Und ich bin dankbar. Sehr oft in meinem Leben habe ich meinen Eltern dafür gedankt, den mutigen Schritt in die Ungewissheit eines fremden Landes gegangen zu sein. Sehr oft war ich dankbar dafür, dass die totalitäre, diktatorische und gegen die eigene Bevölkerung terroristisch agierende Sowjetunion offiziell ein halbes Jahr vor meiner Geburt endete. Allerdings war ich nie explizit Gorbatschow dankbar, denn anders als es viele Beiträge zum Tod von Gorbatschow glauben lassen, war es nicht unbedingt Gorbatschows Verdienst, dass die Sowjetunion endete. Es war ein Zusammenspiel verschiedener politischer Kräfte, der Wille des Volkes nach Freiheit und nicht zuletzt das marode System selbst, das zur Abschaffung führte.

Doch das scheint vielen deutschen Medien egal zu sein.
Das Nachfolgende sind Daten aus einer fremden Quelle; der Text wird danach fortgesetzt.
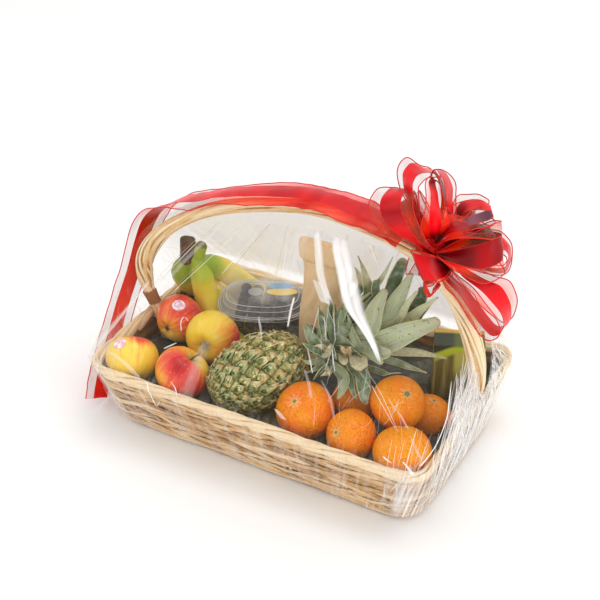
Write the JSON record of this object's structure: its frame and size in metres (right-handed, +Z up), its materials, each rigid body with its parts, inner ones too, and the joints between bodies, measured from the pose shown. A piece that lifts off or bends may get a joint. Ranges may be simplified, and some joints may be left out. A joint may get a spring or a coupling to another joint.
{
  "type": "fruit gift basket",
  "caption": "Flared rectangular willow basket with an arched handle, filled with fresh fruit and packed food, wrapped in clear film and tied with a wide red ribbon and bow.",
  "frame": {"origin": "middle of the basket's underside, where it stands", "axes": "+X along the basket's long side towards the end with the bow, -Y towards the front, +Z up"},
  "size_m": [0.5494, 0.3002, 0.4091],
  "materials": {
    "willow": "woven straw-coloured willow strips, satin",
    "straw": "twisted bundle of straw-coloured strips, satin",
    "reed": "brown reed wound round, satin",
    "dark_lining": "dark grey-green, matt",
    "apple_skin": "waxy skin, red blush over yellow",
    "orange_peel": "pored peel, satin",
    "banana_skin": "smooth skin, yellow with green necks",
    "pineapple_rind": "rough rind, olive and ochre",
    "crown_leaf": "stiff leaf, grey-green, satin",
    "clear_plastic": "thin clear moulded plastic, gloss",
    "berry": "dark skin with bloom, matt",
    "kraft_paper": "brown kraft paper, matt",
    "carton_print": "coated board, satin, plain fields of colour",
    "clear_film": "clear wrapping film, gloss",
    "ribbon_red": "red satin ribbon with sheer wired edges, gloss"
  },
  "bodies": {
    "root": {"basket": "willow", "handle": "straw", "binding_left": "reed", "binding_right": "reed", "lining": "dark_lining", "apple_1": "apple_skin", "apple_2": "apple_skin", "apple_3": "apple_skin", "apple_4": "apple_skin", "orange_1": "orange_peel", "orange_2": "orange_peel", "orange_3": "orange_peel", "orange_4": "orange_peel", "orange_5": "orange_peel", "orange_6": "orange_peel", "banana_bunch": "banana_skin", "pineapple": "pineapple_rind", "pineapple_crown": "crown_leaf", "punnet_tray": "clear_plastic", "punnet_lid": "clear_plastic", "berries": "berry", "paper_bag": "kraft_paper", "carton": "carton_print", "film": "clear_film", "ribbon": "ribbon_red", "bow": "ribbon_red"}
  },
  "joints": []
}
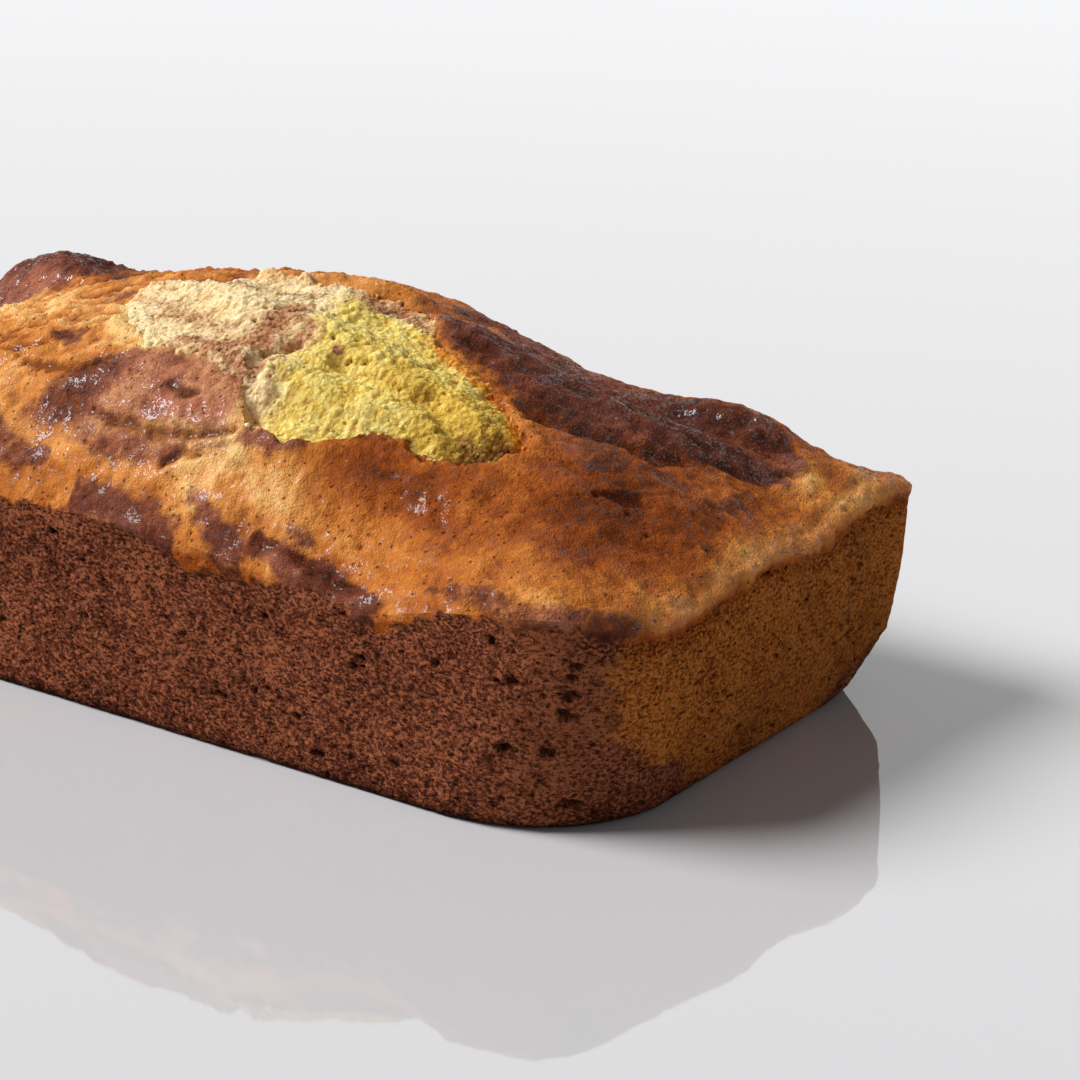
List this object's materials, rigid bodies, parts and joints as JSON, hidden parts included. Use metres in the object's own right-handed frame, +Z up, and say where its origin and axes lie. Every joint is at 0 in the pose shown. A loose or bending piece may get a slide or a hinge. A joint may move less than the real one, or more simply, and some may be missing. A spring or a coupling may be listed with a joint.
{
  "type": "marble loaf cake",
  "caption": "Whole marble loaf cake from a loaf tin: straight crumb sides under a domed golden crust that has burst along the crest.",
  "frame": {"origin": "centre of the flat underside, at the middle of the bounding box", "axes": "+Z up, +X along the loaf towards the end with the worn back corner, +Y towards the back, away from the torn flank"},
  "size_m": [0.226, 0.1246, 0.0789],
  "materials": {
    "baked_sponge": "baked sponge: golden-brown crust above, chocolate-brown crumb at the sides"
  },
  "bodies": {
    "root": {"marble_loaf": "baked_sponge"}
  },
  "joints": []
}
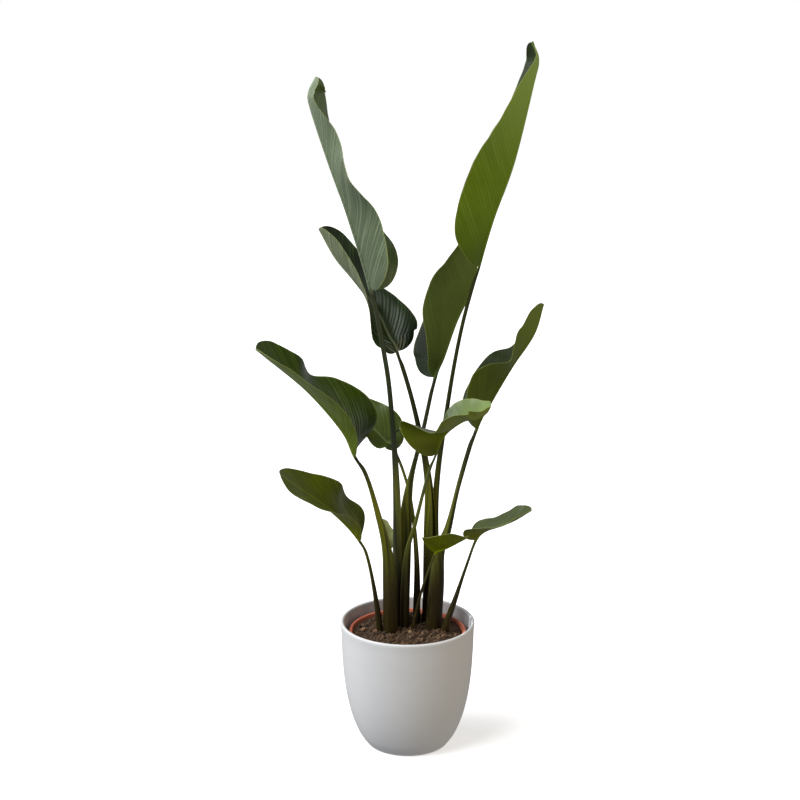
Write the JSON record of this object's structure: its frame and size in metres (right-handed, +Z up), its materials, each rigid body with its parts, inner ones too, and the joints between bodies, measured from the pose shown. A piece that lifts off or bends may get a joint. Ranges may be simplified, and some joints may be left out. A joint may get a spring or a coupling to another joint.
{
  "type": "potted bird of paradise plant",
  "caption": "Bird of paradise house plant: tall folded paddle leaves on channelled stalks in one clump, rooted in a nursery pot that stands in a round white cover pot.",
  "frame": {"origin": "centre of the cover pot's foot, on the surface that it stands on", "axes": "+Z up along the pot's axis, -Y towards the front of the plant as pictured, +X to its right"},
  "size_m": [0.4541, 0.278, 1.1514],
  "materials": {
    "glaze_white": "satin",
    "terracotta_plastic": "satin",
    "potting_bark": "matte",
    "leaf_grey_green": "satin",
    "leaf_green": "satin",
    "leaf_dark_green": "satin",
    "leaf_young_green": "satin"
  },
  "bodies": {
    "root": {"cover_pot": "glaze_white", "nursery_pot": "terracotta_plastic", "soil": "potting_bark", "leaf_tall_left": "leaf_grey_green", "leaf_upper_left": "leaf_grey_green", "leaf_tall_right": "leaf_young_green", "leaf_upper_right": "leaf_green", "leaf_middle_left": "leaf_dark_green", "leaf_low_left": "leaf_dark_green", "leaf_centre": "leaf_young_green", "leaf_middle_right": "leaf_green", "leaf_back_left": "leaf_green", "leaf_low_right": "leaf_green", "leaf_small_front": "leaf_green", "leaf_small_back": "leaf_young_green"}
  },
  "joints": []
}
Der Heiligenschein auf Gorbatschows Kopf scheint nach seinem Ableben, heller als je zuvor zu scheinen. Vergessen wird die Ambivalenz, mit der Gorbatschow gesehen werden sollte. Einerseits war er bis zuletzt Aktionär der kremlkritischen Zeitung „Nowaja Gazetta“, andererseits befürwortete er klar die Krimannexion. Er ließ gleichzeitig die Menschen auf den Demos in der DDR gewähren, während die Unabhängigkeitsdemos in Geogien, Litauen und Lettland brutal durch das sowjetische Militär niedergeschlagen wurden und zu zahlreichen Toten führten. Und nicht zuletzt brach unter Gorbatschow der Krieg um Berg Karabach wieder aus, der auch heute noch immer wieder aufflammt. 

Gorbatschow ist kein heiliger und deutsche Medien sollten aufhören ihn so zu zeichnen. Denn es war zu keinem Zeitpunkt seine Absicht die Sowjetunion abzuschaffen. Wenn wir über Gorbatschow sprechen, dann sollten wir das nicht mit der rosaroten Brille der Vergangenheit tun, sondern der Realität endlich knallhart ins Gesicht blicken!